H
Hursitsahu
Member
- Oct 2, 2019
- 9
I break down almost every 3 days and never had understood earlier why I literally couldn't change my self image of being a wrong, disgusting, arrogant, sly, dishonest, intrinsically just low person, I've never felt that I deserved the title of a "man" I've been always made to feel as if I've wasted money, caused everyone sadness, sorrow and trouble for my own selfish gains ans happiness. all of thia I felt not because I actually am that bad of a person but because my father has narcissistic and sociopathic tendencies and I've been Gaslighted science I was a child (a form of psychological abuse, making the victim question their judgement, perception, memory etc by making them question and double everything about themselves) I know myself to be fairly capable artistically and creativity but I am 20 years old and currently only have a high school digree. My father literally has a panic attack of I hint at going someplace else for college (he starts saying things like I am not even able to go to the store and buy something essential, and that I will never be able to go to regular college I'll have to do online courses from home) and I tend to beleive him, I am completely disgusted with myself and I'm completely alone in this, they also internally blame me for my brother's suicide one thing I remember that makes me sweat whenever I think about it.

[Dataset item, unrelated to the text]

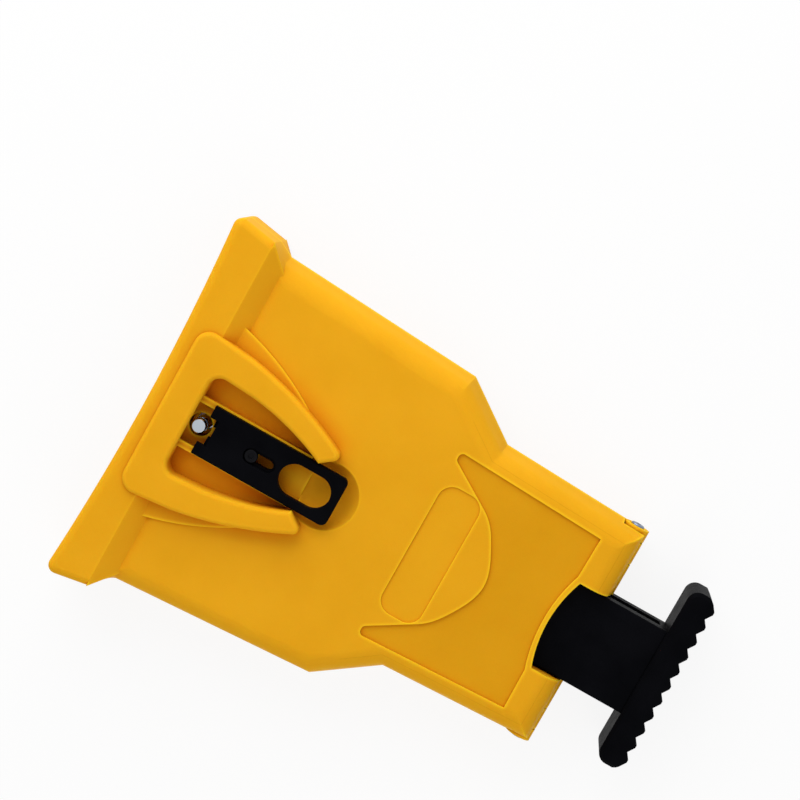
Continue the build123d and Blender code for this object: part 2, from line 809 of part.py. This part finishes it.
def make_latch_slide():
    """The slide: a plate with a finger hole, and below it the fork that grips the latch pin."""
    rear = slide_rear_x
    plate = box(slide_front_x, rear, -slide_half_width, slide_half_width, slide_bottom, slide_top)
    plate = fillet(plate.edges().filter_by(Axis.Z).group_by(Axis.X)[-1], slide_corner_radius)
    plate = chamfer(plate.edges().group_by(Axis.Z)[-1], slide_edge)
    mouth = slide_front_x + fork_mouth_setback
    half = tongue_half_width
    tongue = box(mouth, mouth + tongue_length, -half, half, tongue_bottom, slide_bottom + over)
    slide = plate + tongue
    half = notch_half_width
    notch_end = slide_front_x + notch_length
    slide -= box(slide_front_x - over, notch_end, -half, half, slide_bottom, slide_top + over)
    end = latch_pin_x + slide_travel
    open_end = slide_front_x - notch_length * 2
    neck = slot_face(open_end, end + fork_half_slot, fork_half_slot * 2)
    slide -= Pos(0, 0, tongue_bottom - over) * extrude(neck, fork_plate + over * 2)
    cavity = slot_face(open_end, end + head_cavity_half_width, head_cavity_half_width * 2)
    slide -= Pos(0, 0, fork_top) * extrude(cavity, head_cavity_height)
    half = finger_hole_length / 2
    hole = slot_face(finger_hole_x - half, finger_hole_x + half, finger_hole_width)
    slide -= Pos(0, 0, tongue_bottom - over) * extrude(hole, flange_height)
    front = latch_screw_x - latch_screw_head_radius - screw_slot_front_gap
    back = latch_screw_x + slide_travel + latch_screw_head_radius + screw_slot_front_gap
    seat = slot_face(front, back, screw_slot_width)
    slide -= Pos(0, 0, latch_screw_seat) * extrude(seat, flange_height)
    margin = (screw_slot_width - shank_slot_width) / 2
    shank = slot_face(front + margin, back - margin, shank_slot_width)
    return slide - Pos(0, 0, tongue_bottom - over) * extrude(shank, flange_height)


def round_screw(radius, length, head_radius, head_height):
    """A pan head screw that points down, with the underside of its head at z = 0."""
    screw = upright(radius, 0, 0, -length, 0) + upright(head_radius, 0, 0, 0, head_height)
    rounding_share = 0.35
    screw = fillet(screw.edges().group_by(Axis.Z)[-1], head_height * rounding_share)
    recess_share = 0.45
    recess = extrude(RegularPolygon(head_radius * recess_share, 6), -head_height / 2)
    return screw - Pos(0, 0, head_height) * recess


def make_latch_screw():
    """The screw that the slide runs on."""
    length = latch_screw_seat - latch_screw_tip - slide_gap
    screw = round_screw(latch_screw_radius, length, latch_screw_head_radius, latch_screw_head_height)
    return Pos(latch_screw_x, 0, latch_screw_seat + slide_gap) * screw


def make_latch_pin():
    """The long pin: the bar hangs on its shank, and the fork of the slide grips its neck."""
    pin = upright(pin_root_radius, latch_pin_x, 0, pin_bottom, -half_gap)
    pin += upright(pin_radius, latch_pin_x, 0, -half_gap, neck_base)
    pin += upright(neck_radius, latch_pin_x, 0, neck_base, neck_top)
    pin += upright(pin_radius, latch_pin_x, 0, neck_top, pin_top)
    pin = chamfer(pin.edges().group_by(Axis.Z)[-1], pin_chamfer)
    return pin - pin_bore(latch_pin_x)


def make_locating_pin():
    """The short pin, with a thinner end that finds the second hole of the bar."""
    step = locating_pin_height - locating_pin_step_height
    pin = upright(pin_root_radius, locating_pin_x, 0, pin_bottom, -half_gap)
    pin += upright(pin_radius, locating_pin_x, 0, -half_gap, step)
    pin += upright(locating_pin_step_radius, locating_pin_x, 0, step, locating_pin_height)
    pin = chamfer(pin.edges().group_by(Axis.Z)[-1], pin_chamfer)
    return pin - pin_bore(locating_pin_x)


def pin_bore(x):
    """The blind threaded hole in the foot of a pin."""
    return upright(pin_screw_radius + screw_clearance, x, 0, pin_bottom - over, pin_bottom + pin_bore_depth)


def make_pin_screws():
    """The two screws that hold the pins from below."""
    screw = round_screw(pin_screw_radius, pin_screw_length, pin_screw_head_radius, pin_screw_head_height)
    screw = Pos(0, 0, counterbore_top - washer_thickness) * Rot(180, 0, 0) * screw
    return Pos(latch_pin_x, 0, 0) * screw + Pos(locating_pin_x, 0, 0) * screw


def make_pin_washers():
    """The washers between the pins' screws and the shell."""
    ring = Circle(washer_radius) - Circle(pin_screw_radius + screw_clearance)
    washer = Pos(0, 0, counterbore_top - washer_thickness) * extrude(ring, washer_thickness)
    return Pos(latch_pin_x, 0, 0) * washer + Pos(locating_pin_x, 0, 0) * washer


def make_hinge_screws():
    """The hinge screws, pushed in from both sides of the grip."""
    length = hinge_head_y - nut_y
    screw = round_screw(hinge_screw_radius, length, hinge_screw_head_radius, hinge_screw_head_height)
    return pair(Pos(hinge_x, hinge_head_y, 0) * Rot(-90, 0, 0) * screw)


def make_hinge_nuts():
    """The nuts that lock the hinge screws."""
    end = nut_y + nut_height
    nut = nut_form() - across(hinge_screw_radius + screw_clearance, hinge_x, 0, nut_y - over, end + over)
    return pair(nut)


def make_carriage():
    """The plunger: a head with the pocket of the stone, and a grooved stem."""
    half = stem_half_width
    stem = box(head_rear_x - over, foot_x, -half, half, -stem_bottom, stem_top)
    long_edges = stem.edges().filter_by(Axis.X).group_by(Axis.Z)[-1]
    stem = fillet(long_edges, stem_edge_round)
    groove_y = half - groove_depth
    level = groove_half_height
    stem -= pair(box(head_rear_x, foot_x + over, groove_y, half + over, -level, level))
    head = box(head_front_x, head_rear_x, -head_half_width, head_half_width, -stem_bottom, head_top)
    head = fillet(head.edges().filter_by(Axis.Z), arm_overrun)
    carriage = head + stem
    inner = stone_half_length + stone_side_clearance
    floor = -stem_bottom + pocket_floor
    carriage -= box(head_front_x - over, stone_rear_x, -inner, inner, floor, stem_top + over)
    side = channel_half_width
    carriage -= box(channel_front_x, channel_rear_x, -side, side, -stem_bottom - over, 0)
    carriage -= along(side, channel_front_x, channel_rear_x, 0, 0)
    window = Rot(0, 0, 90) * SlotOverall(window_width, window_length)
    carriage -= Pos(channel_front_x + window_length / 2, 0, 0) * extrude(window, head_top + over)
    solid_x = foot_x - stem_solid_end
    top = stem_top - stem_ceiling
    outer_y = half - stem_pocket_wall
    pocket = box(head_rear_x, solid_x, stem_pocket_inner, outer_y, -stem_bottom - over, top)
    carriage -= pair(pocket)
    screw_end = foot_x - foot_screw_depth
    for y in (-foot_screw_spacing / 2, foot_screw_spacing / 2):
        carriage -= along(foot_screw_radius + screw_clearance, screw_end, foot_x + over, y, 0)
    return carriage


def make_push_foot():
    """The foot that is pressed against a tree, with upright teeth on its rear face."""
    front, valley, tip = foot_x, foot_x + foot_length - tooth_depth, foot_x + foot_length
    tip_share = 0.18
    points = [(front, -foot_half_width), (valley - tooth_depth, -foot_half_width)]
    points.append((valley, -foot_half_width + tooth_margin))
    for index in range(tooth_count):
        start = -foot_half_width + tooth_margin + index * tooth_pitch
        points.append((tip, start + tooth_pitch * (1 - tip_share) / 2))
        points.append((tip, start + tooth_pitch * (1 + tip_share) / 2))
        points.append((valley, start + tooth_pitch))
    points += [(valley - tooth_depth, foot_half_width), (front, foot_half_width)]
    face = Sketch() + Polygon(*points, align=None)
    foot = Pos(0, 0, -foot_half_height) * extrude(face, foot_half_height * 2)
    foot = fillet(foot.edges().filter_by(Axis.Z).group_by(Axis.X)[0], foot_front_radius)
    groups = foot.edges().group_by(Axis.Z)
    rims = [edge for edge in groups[0] + groups[-1] if edge.center().X < front + foot_front_radius]
    foot = chamfer(rims, foot_edge)
    foot -= foot_bevels(tip)
    foot += foot_keys()
    head_radius = foot_screw_head_radius + foot_screw_head_clearance
    for y in (-foot_screw_spacing / 2, foot_screw_spacing / 2):
        foot -= along(foot_screw_radius + screw_clearance, foot_x - over, tip + over, y, 0)
        foot -= along(head_radius, foot_head_x, tip + over, y, 0)
    return foot


def foot_bevels(tip_x):
    """The slanted cuts above and below the teeth."""
    plane = Plane(origin=(0, -foot_half_width - over, 0), x_dir=(1, 0, 0), z_dir=(0, 1, 0))
    start_x = tip_x - foot_bevel_length
    slope = foot_bevel_depth / foot_bevel_length
    level = foot_half_height + over
    corner_x = start_x - over / slope
    end_x = tip_x + over
    end_level = foot_half_height - slope * (end_x - start_x)
    upper = Polygon((corner_x, -level), (end_x, -level), (end_x, -end_level), align=None)
    lower = Polygon((corner_x, level), (end_x, end_level), (end_x, level), align=None)
    return extrude(plane * (Sketch() + upper + lower), (foot_half_width + over) * 2)


def foot_keys():
    """Keys of the foot that sit in the ends of the stem's grooves."""
    inner = stem_half_width - groove_depth + foot_key_clearance
    level = groove_half_height - foot_key_clearance
    return pair(box(foot_x - foot_key_length, foot_x + over, inner, stem_half_width, -level, level))


def make_foot_screws():
    """The two screws that hold the foot on the stem."""
    length = foot_head_x - (foot_x - foot_screw_depth) - foot_screw_sink
    screw = round_screw(foot_screw_radius, length, foot_screw_head_radius, foot_screw_head_height)
    screws = Part()
    for y in (-foot_screw_spacing / 2, foot_screw_spacing / 2):
        screws += Pos(foot_head_x, y, 0) * Rot(0, 90, 0) * screw
    return screws


def make_stone():
    """The crescent of grinding stone, hollow towards the bar."""
    half = stone_half_length
    front_end = stone_end_x
    rear_end = stone_rear_x - stone_rear_radius + math.sqrt(stone_rear_radius**2 - half**2)
    front = ThreePointArc((front_end, -half), (stone_front_x, 0), (front_end, half))
    rear = ThreePointArc((rear_end, half), (stone_rear_x, 0), (rear_end, -half))
    ends = Curve() + Line((front_end, half), (rear_end, half)) + Line((rear_end, -half), (front_end, -half))
    stone = extrude(make_face(Curve() + front + rear + ends), stone_height)
    stone = chamfer(stone.edges().group_by(Axis.Z)[-1], stone_edge)
    return Pos(0, 0, -stem_bottom + pocket_floor) * stone


def helix_point(angle, radius, pitch):
    """A point of the spring's centre line, which runs along x."""
    turn = 2 * math.pi
    return Vector(pitch * angle / turn, radius * math.cos(angle), radius * math.sin(angle))


def helix_tangent(angle, radius, pitch):
    """The direction of the spring's centre line."""
    turn = 2 * math.pi
    return Vector(pitch / turn, -radius * math.sin(angle), radius * math.cos(angle)).normalized()


def biarc(start, start_tangent, end, end_tangent):
    """Two arcs that join smoothly and keep the directions at both ends."""
    chord = end - start
    total = start_tangent + end_tangent
    bend = 2 * (1 - start_tangent.dot(end_tangent))
    across_total = chord.dot(total)
    reach = (math.sqrt(across_total**2 + bend * chord.dot(chord)) - across_total) / bend
    first = start + start_tangent * reach
    last = end - end_tangent * reach
    middle = (first + last) * (1 / 2)
    first_arc = Edge.make_tangent_arc(start, start_tangent, middle)
    return first_arc, Edge.make_tangent_arc(middle, last - first, end)


def make_spring():
    """The return spring: one wire wound round the spigot of the post."""
    radius = spring_radius - spring_wire / 2
    room = channel_rear_x - spring_end_gap - spring_front_x - spring_wire
    pitch = room / spring_turns
    steps = 4
    edges = []
    angles = [2 * math.pi * index / steps for index in range(spring_turns * steps + 1)]
    places = [(helix_point(angle, radius, pitch), helix_tangent(angle, radius, pitch)) for angle in angles]
    for start, end in zip(places, places[1:]):
        edges += biarc(*start, *end)
    path = Wire(edges)
    plane = Plane(origin=helix_point(0, radius, pitch), z_dir=helix_tangent(0, radius, pitch))
    spring = sweep(plane * Circle(spring_wire / 2), path=path)
    print("least gap between the turns of the spring", round(spring_gap(radius, pitch), 2))
    return Pos(spring_front_x + spring_wire / 2, 0, 0) * spring


def spring_gap(radius, pitch):
    """The least distance between points of neighbouring turns, less the wire."""
    samples = 72
    least = math.inf
    for index in range(samples):
        low = 2 * math.pi * index / samples
        for other in range(-samples // 4, samples // 4 + 1):
            high = low + 2 * math.pi * (1 + other / samples)
            gap = (helix_point(low, radius, pitch) - helix_point(high, radius, pitch)).length
            least = min(least, gap)
    return least - spring_wire


def export(name, shape):
    """Writes one node."""
    export_step(placed(shape), f"parts/{name}.step")
    print(name, round(shape.volume / 1000, 3), len(shape.solids()))


lower_shell = make_lower_shell()
upper_shell = make_upper_shell()
# The rounded corners of the mouth end a little behind the line that x is measured from.
front_x = min(lower_shell.bounding_box().min.X, upper_shell.bounding_box().min.X)
export("lower_shell", lower_shell)
export("upper_shell", upper_shell)
export("latch_slide", make_latch_slide())
export("latch_screw", make_latch_screw())
export("latch_pin", make_latch_pin())
export("locating_pin", make_locating_pin())
export("pin_screws", make_pin_screws())
export("pin_washers", make_pin_washers())
export("hinge_screws", make_hinge_screws())
export("hinge_nuts", make_hinge_nuts())
export("carriage", make_carriage())
export("push_foot", make_push_foot())
export("foot_screws", make_foot_screws())
export("grinding_stone", make_stone())
export("return_spring", make_spring())
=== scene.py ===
"""Chainsaw sharpener: the looks, the return spring, the camera and the studio around its CAD frame."""

import json
import math

import bpy
from mathutils import Matrix, Vector


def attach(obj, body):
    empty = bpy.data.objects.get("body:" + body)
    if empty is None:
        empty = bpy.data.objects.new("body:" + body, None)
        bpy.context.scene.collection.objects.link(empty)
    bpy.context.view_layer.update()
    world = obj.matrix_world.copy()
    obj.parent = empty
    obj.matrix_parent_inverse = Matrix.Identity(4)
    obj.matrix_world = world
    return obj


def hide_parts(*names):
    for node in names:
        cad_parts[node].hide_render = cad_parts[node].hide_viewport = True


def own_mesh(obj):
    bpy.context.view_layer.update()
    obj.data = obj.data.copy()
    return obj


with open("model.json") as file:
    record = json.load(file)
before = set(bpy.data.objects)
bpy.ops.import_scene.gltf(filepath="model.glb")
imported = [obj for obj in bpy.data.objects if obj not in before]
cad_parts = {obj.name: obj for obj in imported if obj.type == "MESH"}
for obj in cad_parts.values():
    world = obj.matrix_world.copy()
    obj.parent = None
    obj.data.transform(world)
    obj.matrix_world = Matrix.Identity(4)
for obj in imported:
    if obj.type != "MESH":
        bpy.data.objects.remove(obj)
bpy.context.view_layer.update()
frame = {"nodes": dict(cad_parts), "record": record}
NODES = frame["nodes"]

# Sizes are in metres unless a name says otherwise
MM = 0.001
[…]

I remember my father telling me something like "you told him that psychological pain and consciousness end after death" after my brother died, I don't remember the time or place and can't even picture this visually but I know he told me this, he has this ability to slip things like this into my mind and has been doing this with so many other things, he has never stood up for me as a child, I was always on the wrong. This "life" no one deserves to live, I am done questioning myself and feeling like I am scum Sorry.